Since investing in mutual funds is one of my hobbies and it's a way I help finance my trips to visit waterfalls, I thought it would be helpful to others who want to learn more about this subject if I wrote about my investment experience.
I purchased my first mutual fund in August 1992 because I was tired of bank cds paying only 3% interest on my money. I also purchased it from an Investment Advisor at a bank who recommended I invest in Washington Mutual Fund AWSHX . I didn't know much about mutual funds at the time, so I took the chance and invested $6126 into the fund and paid the 5.75% sales load to the advisor.
I eventually learned more about mutual funds by listening to a local Detroit radio show called Money Talk with Rick Bloom. https://www.bloomassetmanagement.com/ He would talk about investments from the No-Loads fund families like Fidelity, Vanguard, T Rowe Price, Janus, 20th Century, etc. He stressed that mutual funds are better than individual stocks because they offer professional management and diversification for long term investors. I eventually found information about these mutual fund companies at the public library from Morningstar http://www.morningstar.com/ . Money magazine and Kiplinger's Personal Finance also have a lot of information about mutual funds.
I eventually decided to put the rest of my money into mutual funds from Fidelity, Scudder and T. Rowe Price by calling their 1-800 phone numbers. You just speak to one of their representatives about the funds you're interested in and they send you an application package along with a prospectus (fund objectives, performance, fees and risks). Then you study the prospectus, fill out the application and send the fund company a check to create an account. You can then look in the newspaper or internet for daily share price information and the fund company will send you monthly or quarterly reports.
In 1993 I invested in funds like Fidelity Asset Manager and Equity Income II after speaking with one of their investment representatives. In 1994, I convinced my mother to put her retirement savings into mutual funds, but I was more conservative with her money. For myself, I invested in Fidelity Emerging markets, Scudder Latin America, T Rowe Price International and International Discovery thinking I would benefit from the faster growing economies of countries that were starting to industrialize, but the returns the first two years were poor even though these funds did very well in 1993. I eventually sold them off in 1995 and invested in T Rowe Price funds like Science and Technology, Mid Cap Growth, Health Sciences, Small Cap Value, Scudder Greater Europe and Baron Asset. These funds performed better, but I was eventually intrigued with the returns of individual stocks, so I sold off about 80% of my funds to open a brokerage account in October 1997.
I was so interested in investing that I passed several difficult exams (Series 7) to be a Registered Representative to sell stocks, bonds and mutual funds. However, I didn't like the sales part of this business. If you can go through 5000 no's and still have a big smile on your face, then be my guest and start a career in outside sales. There are other jobs you can get retrained for like computer support that I'm much happier with.

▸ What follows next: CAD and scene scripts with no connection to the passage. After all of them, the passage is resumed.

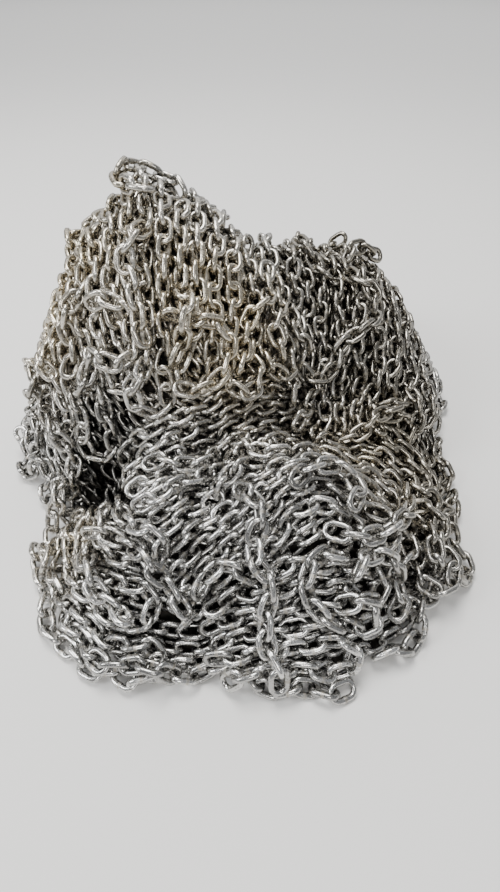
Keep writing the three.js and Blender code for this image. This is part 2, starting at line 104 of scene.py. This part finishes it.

# Places where the steel is matt and dark, partly with dried oil and partly with painted shade, most of all on
# the right side away from the lamps
OIL_AND_SHADE_SPOTS = [
    {"place": (0.36, 0.02, 0.22), "radius": 0.28, "share": 1.0},
    {"place": (0.22, 0.30, 0.36), "radius": 0.26, "share": 0.9},
    {"place": (0.44, -0.24, 0.06), "radius": 0.18, "share": 0.9},
    {"place": (-0.27, 0.05, 0.46), "radius": 0.14, "share": 0.6},
    {"place": (-0.36, -0.08, 0.16), "radius": 0.14, "share": 0.5},
]

# Steel: colours, how strongly they show, and finish
LINK_GREYS = [(0.0, (0.34, 0.335, 0.325)), (0.5, (0.51, 0.505, 0.49)), (1.0, (0.72, 0.715, 0.70))]
WARM_CAST = {"colour": (0.70, 0.62, 0.47), "strength": 1.7}
SPECKS = [(0.36, (0.50, 0.48, 0.45)), (0.46, (1, 1, 1))]
# colour of the oil patches, which also carry painted shade
OIL_AND_SHADE_CAST = {"colour": (0.20, 0.185, 0.155), "strength": 0.75}
WELD_CAST = {"colour": (0.40, 0.36, 0.29), "strength": 0.5}
# painted shade on the inner side of each link's wire, where the links shadow one another
INNER_SHADE_CAST = {"colour": (0.12, 0.115, 0.105), "strength": 0.24}
# painted shade: the near black that buried links are blended towards
PAINTED_SHADE_COLOUR = (0.05, 0.048, 0.044)
SMOOTHEST = 0.12  # roughness of the smoothest wire that could be
ROUGHER_CLOUDS = 0.24  # added where the noise is strongest
ROUGHER_WELD = 0.2  # added on a weld
BUMP = {"strength": 0.08, "distance": 0.0004}

# Noise on the steel and on the dark inside: waves in a metre, and detail
WARM_NOISE = (14, 3)
SPECK_NOISE = (420, 3)
ROUGHNESS_NOISE = (160, 3)
BUMP_NOISE = (700, 2)
INSIDE_SHADE_NOISE = (90, 3)

# Dark inside: colours and finish of its painted shade
INSIDE_SHADE = [(0.35, (0.010, 0.009, 0.008)), (0.7, (0.040, 0.036, 0.030))]
INSIDE_SHADE_METALLIC = 0.3
INSIDE_SHADE_ROUGHNESS = 0.8
INSIDE_SHADE_SPECULAR = 0.2

# Studio
FLOOR_HALF = 20.0
FLOOR_COLOUR = (0.78, 0.77, 0.75)
FLOOR_ROUGHNESS = 0.8
SKY_COLOUR = (0.80, 0.82, 0.85)
SKY_STRENGTH = 0.50
LIGHTS = [
    {"name": "overhead", "place": (-0.5, 0.8, 4.2), "aim": (0.0, 0.0, 0.1), "size": (1.9, 1.9),
     "power": 205, "colour": (1.0, 0.99, 0.97)},
    {"name": "left_window", "place": (-3.8, -1.2, 3.0), "aim": (0.0, 0.0, 0.15), "size": (1.4, 2.4),
     "power": 152, "colour": (0.97, 0.985, 1.0)},
    {"name": "front_lamp", "place": (0.4, -4.4, 4.0), "aim": (0.0, 0.0, 0.15), "size": (1.6, 1.6),
     "power": 100, "colour": (1.0, 0.985, 0.96)},
    {"name": "far_panel", "place": (0.0, 10.0, 4.5), "aim": (0.0, 10.0, 0.0), "size": (16.0, 14.0),
     "power": 700, "colour": (1.0, 1.0, 1.0)},
]

# Camera
CAMERA_PLACE = Vector((0.02, -0.83, 0.80))
CAMERA_AIM = Vector((0.02, -0.18, 0.15))
SENSOR = 36  # millimetres along the image's long side
LENS = 20.2

SEED = 11

rng = np.random.default_rng(SEED)

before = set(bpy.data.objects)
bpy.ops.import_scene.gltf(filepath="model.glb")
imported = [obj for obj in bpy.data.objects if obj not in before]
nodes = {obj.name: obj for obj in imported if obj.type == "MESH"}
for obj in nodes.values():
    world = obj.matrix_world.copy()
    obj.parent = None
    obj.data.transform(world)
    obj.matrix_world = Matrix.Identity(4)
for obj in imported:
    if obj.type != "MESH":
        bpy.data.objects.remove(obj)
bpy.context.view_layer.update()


# Reading the runs

def corners_and_edges(node):
    """A node's corners without doubles, and its edges as pairs of them."""
    mesh = node.data
    points = np.empty(3 * len(mesh.vertices))
    mesh.vertices.foreach_get("co", points)
    points = points.reshape(-1, 3)
    keys = np.round(points / CORNER_GRID).astype(np.int64)
    _, first, index = np.unique(keys, axis=0, return_index=True, return_inverse=True)
    edges = np.empty(2 * len(mesh.edges), np.int32)
    mesh.edges.foreach_get("vertices", edges)
    pairs = np.unique(np.sort(index.ravel()[edges.reshape(-1, 2)], axis=1), axis=0)
    return points[first], pairs


def plates_of(node):
    """Each link's plate of a run: its middle, its direction and the direction of its width."""
    points, pairs = corners_and_edges(node)
    sides = points[pairs[:, 1]] - points[pairs[:, 0]]
    lengths = np.linalg.norm(sides, axis=1)
    kept = np.abs(lengths - PLATE_LENGTH) < LENGTH_SLACK
    middles = points[pairs[kept]].mean(axis=1)
    units = sides[kept] / lengths[kept, None]
    plates = []
    free = np.ones(len(middles), bool)
    for one in range(len(middles)):
        if not free[one]:
            continue
        offsets = middles - middles[one]
        level = np.abs(offsets @ units[one]) < LEVEL_SLACK
        parallel = np.abs(units @ units[one]) > PARALLEL
        near = np.linalg.norm(offsets, axis=1) < PLATE_REACH
        group = np.flatnonzero(free & level & parallel & near)
        if len(group) != PLATE_EDGES:
            continue
        free[group] = False
        corners = middles[group]
        centre = corners.mean(axis=0)
        reach = np.linalg.norm(corners - centre, axis=1)
        widest = corners[np.argmax(np.abs(reach - PLATE_THICKNESS / 2))] - centre
        plates.append((centre, units[one], widest / np.linalg.norm(widest)))
    return plates


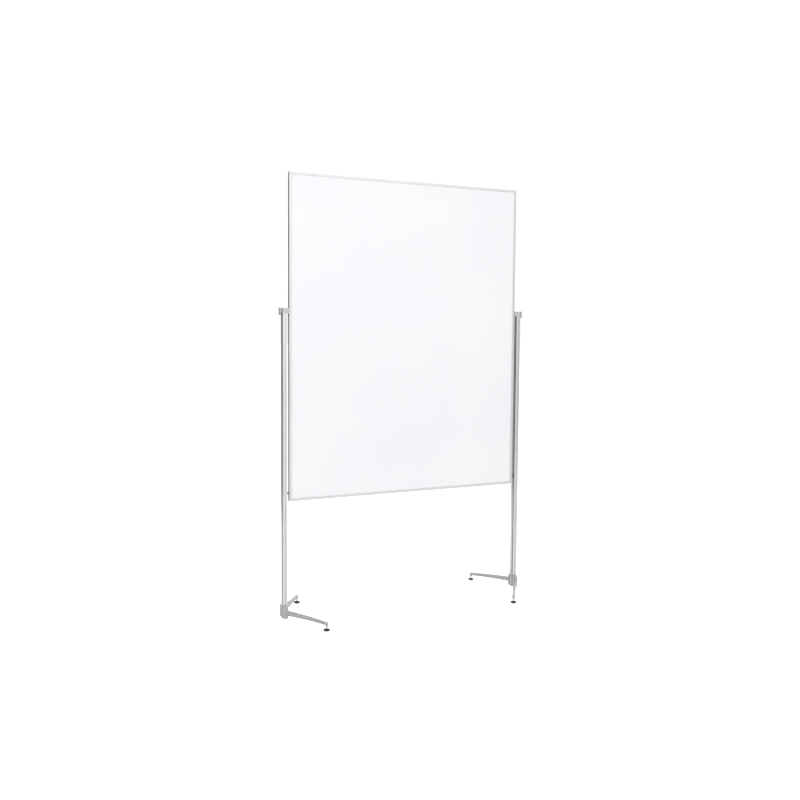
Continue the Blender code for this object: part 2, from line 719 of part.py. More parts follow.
def make_leg(side_name, side, end_name, end, group, cutters, parent):
    """One casting: an upright shoe against the post, an arm to the foot, and a boss for its stem."""
    tag = side_name + "_" + end_name
    x = side * POST_X
    near = POST_HALF_DEPTH + GAP
    far = near + SHOE_DEPTH
    half_width = SHOE_HALF_WIDTHS[end_name]
    low_y, high_y = sorted((end * near, end * far))
    leg = block(
        "leg_" + tag, (x - half_width, low_y, SHOE_BOTTOM), (x + half_width, high_y, SHOE_TOP),
        group, radius=SHOE_ROUND, segments=4, keep_sharp=lambda middle: abs(middle.y) < near + MM,
    )
    groove_floor = end * (far - SHOE_GROOVE_DEPTH)
    low_y, high_y = sorted((groove_floor, end * (far + CUT_OVERRUN)))
    groove = block(
        "leg_groove_" + tag, (x - SHOE_GROOVE_HALF, low_y, SHOE_BOTTOM - CUT_OVERRUN),
        (x + SHOE_GROOVE_HALF, high_y, SHOE_TOP + CUT_OVERRUN), cutters,
    )
    boolean(leg, groove, "DIFFERENCE")
    start = Vector((x, end * (near + SHOE_DEPTH / 2), 0))
    foot = Vector((side * PAD_X, end * PAD_Y, 0))
    boolean(leg, make_arm("leg_arm_" + tag, start, foot, cutters), "UNION")
    boolean(leg, make_boss("leg_boss_" + tag, foot, cutters), "UNION")
    bore = rod("leg_bore_" + tag, foot + Vector((0, 0, BOSS_BOTTOM - CUT_OVERRUN)),
               foot + Vector((0, 0, STEM_BORE_TOP)), STEM_BORE_RADIUS, cutters)
    boolean(leg, bore, "DIFFERENCE")
    cut_bolt_holes(leg, x, end, tag, cutters)
    return finish_part(leg, "cast_silver", parent)


def make_leg_bolts(side_name, side, group, cutters, parent):
    x = side * POST_X
    seat = BOLT_SEAT + GAP
    top = seat + BOLT_CAP_HEIGHT
    for level, height in BOLT_HEIGHTS.items():
        tag = level + "_" + side_name
        bolt = rod("leg_bolt_" + tag, (x, -BOLT_TIP, height), (x, seat + MM, height), BOLT_RADIUS, group)
        cap = rod("leg_bolt_cap_" + tag, (x, seat, height), (x, top, height), BOLT_CAP_RADIUS, cutters)
        boolean(bolt, cap, "UNION")
        socket = rod("leg_bolt_socket_" + tag, (x, top - BOLT_SOCKET_DEPTH, height), (x, top + MM, height),
                     BOLT_SOCKET_RADIUS, cutters, segments=6)
        boolean(bolt, socket, "DIFFERENCE")
        finish_part(bolt, "zinc_steel", parent)


def make_pad(name, place, group):
    """A low round pad with a domed top and a socket for the stem, turned about the stem's axis."""
    rim = PAD_RADIUS - 0.4 * MM
    profile = [
        (0, SOCKET_FLOOR),
        (SOCKET_RADIUS, SOCKET_FLOOR),
        (SOCKET_RADIUS, PAD_HEIGHT - GAP),
        (5.5 * MM, PAD_HEIGHT - GAP),
        (9.5 * MM, 7.0 * MM),
        (12.8 * MM, 5.6 * MM),
        (rim, 4.0 * MM),
        (PAD_RADIUS, 2.4 * MM),
        (rim, 0.8 * MM),
        (13.8 * MM, 0),
        (0, 0),
    ]
    pad = turned(name, profile, group)
    pad.location = place
    return pad


def make_stem(name, place, group, cutters):
    """A threaded stem with a hexagonal collar just above the pad."""
    stem = rod(name, (0, 0, STEM_BOTTOM), (0, 0, STEM_TOP), STEM_RADIUS, group)
    collar = rod(name + "_collar", (0, 0, PAD_HEIGHT), (0, 0, PAD_HEIGHT + COLLAR_HEIGHT), COLLAR_RADIUS,
                 cutters, segments=6)
    stem.location = place
    collar.location = place
    boolean(stem, collar, "UNION")
    return stem


def make_foot(side_name, side, end_name, end, group, cutters):
    place = Vector((side * PAD_X, end * PAD_Y, 0))
    lift = empty("foot_lift_" + side_name + "_" + end_name, place, group)
    pad = make_pad("foot_pad_" + side_name + "_" + end_name, place, group)
    finish_part(pad, "black_rubber", lift)
    stem = make_stem("foot_stem_" + side_name + "_" + end_name, place, group, cutters)
    finish_part(stem, "zinc_steel", lift)


def make_stand(side_name, side, group, cutters):
    base = empty("stand_" + side_name, (side * POST_X, 0, 0), group)
    make_post(side_name, side, group, cutters, base)
    make_head(side_name, side, group, cutters, base)
    make_head_screw(side_name, side, group, cutters, base)
    make_clamp_nut(side_name, side, group, cutters, base)
    make_clamp_knob(side_name, side, group, cutters)
    make_guide(side_name, side, group, cutters, base)
    make_bottom_plug(side_name, side, group, cutters, base)
    make_leg_bolts(side_name, side, group, cutters, base)
    for end_name, end in ENDS.items():
        make_leg(side_name, side, end_name, end, group, cutters, base)
        make_foot(side_name, side, end_name, end, group, cutters)


def main():
    clear_scene()
    group = collection(COLLECTION)
    cutters = collection("cutters")
    make_board(group)
    for side_name, side in SIDES.items():
        make_stand(side_name, side, group, cutters)


main()
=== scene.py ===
"""Looks for the whiteboard: procedural materials, fine castings, threads and knobs, a studio and the camera.

Everything is in the CAD frame: metres, X along the board, the front writing side faces -Y, Z is up.
"""
import json
import math

import bmesh
import bpy
from mathutils import Matrix, Vector


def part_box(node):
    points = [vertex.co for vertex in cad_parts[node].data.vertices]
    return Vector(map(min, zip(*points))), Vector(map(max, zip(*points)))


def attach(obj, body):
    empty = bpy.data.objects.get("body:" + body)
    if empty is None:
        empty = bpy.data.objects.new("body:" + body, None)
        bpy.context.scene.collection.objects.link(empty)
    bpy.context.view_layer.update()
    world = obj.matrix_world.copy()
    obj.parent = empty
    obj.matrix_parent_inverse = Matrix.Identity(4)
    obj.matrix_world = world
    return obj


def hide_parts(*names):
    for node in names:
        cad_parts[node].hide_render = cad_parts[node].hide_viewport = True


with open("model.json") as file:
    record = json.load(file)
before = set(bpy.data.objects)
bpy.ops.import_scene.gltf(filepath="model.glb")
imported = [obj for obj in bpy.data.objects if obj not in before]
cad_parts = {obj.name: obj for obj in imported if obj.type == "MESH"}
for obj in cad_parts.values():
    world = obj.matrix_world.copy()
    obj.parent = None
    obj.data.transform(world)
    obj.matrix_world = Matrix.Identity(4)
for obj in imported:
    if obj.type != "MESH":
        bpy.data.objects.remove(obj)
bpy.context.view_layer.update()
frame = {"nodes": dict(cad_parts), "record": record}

MM = 0.001
SIDES = ("left", "right")
ENDS = {"front": -1, "rear": 1}
NODES = frame["nodes"]

# The span of Y between the recesses' edges in the posts' sides, which the posts' material paints dark as
# shade
POST_RECESS = (-12.5 * MM, -3.5 * MM)
RECESS_BLEND = 0.2 * MM
PAINTED_SHADE_REACH = 0.012        # how near another surface has to be for the painted shade to darken the metal

# Levelling feet
PAD_RIBS = 36
POINTS_PER_RIB = 4
RIB_DEPTH = 0.022            # as a share of the pad's radius
THREAD_CREST = 3.0 * MM
THREAD_ROOT = 2.5 * MM
THREAD_PITCH = 1.0 * MM
THREAD_FLAT = 0.12           # share of a turn's rise that is flat, at its root and at its crest
THREAD_FLANK = 0.76          # and the share between them
THREAD_STEPS = 8             # rings of points for each turn
THREAD_INSET = 0.6 * MM      # from the collar, and from the stem's top
STEM_CHAMFER = 0.3 * MM
STEM_TIP_TRIM = 0.2 * MM     # taken off the root's radius at the stem's top
STEM_POINTS = 32             # points in each ring
COLLAR_GAP = 0.3 * MM
COLLAR_HEIGHT = 3 * MM
COLLAR_REACH = 4.5 * MM      # from the middle to each of its six flats
COLLAR_CHAMFER = 0.35 * MM   # how high the turned part of its corners is
COLLAR_FACE_TRIM = 1.05 * MM  # taken off its corners at the two faces
COLLAR_SIDE_TRIM = 0.15 * MM  # and between them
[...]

I made my individual stock picks from researching Value Line Investment survey and Standard and Poor’s stock reports at my public library. I also subscribed to the Investors Business Daily. I decided to get a margin account thinking I can borrow money to buy stocks at an 8% interest rate and possibly make a 20% return on my investments.
At first, I stayed away from over valued dot com and technology stocks and tried to invest in smaller companies in different industries similar to running a mutual fund. At one time I got up to 30 different companies in my account, but the big name high tech stocks like Microsoft, Cisco, Dell, Intel, Sun Microsystems, Nokia, Qualcomm kept going up, so I decided to invest in them. Some them doubled and even tripled in value until the year 2000. Then they slowly started going down until they were less than what I paid for them. Thinking high tech is the future, I held on to them hoping it was a short term set back and they would go back up. However, their up coming quarterly sales didn't meet analyst expectations. We also had 9-11 terrorist attacks, the corporate scandals like Enron, WorldCom, Arthur Andersen, Adelphia, Tyco and others, which made the stock market really take a dive. The tech heavy NASDAQ, which reached a high of 5048 points in March of 2000, went down to a low of 1114 in October 2002 and lost about -77% of it's value!(1) The DOW reached a high of 11722 points and went down to a low of 7591 during the same 2000 to 2002 time period.(1) In early 2002, I started dumping my high tech stocks and took losses on them thinking I can write them off on my taxes and started looking for other stocks with growth potential that were not high tech, but in the end, I thought the market went down to such scary levels that I finally decided to close my stock brokerage account and put my money back into mutual funds in July of 2002.
In my almost 5 years of individual stock investing with a margin account I ended up breaking even with no gains. I had about 40% of my money in high tech stocks, but since I decided to invest in other industries, I didn't get hurt as bad as others who invested in only technology.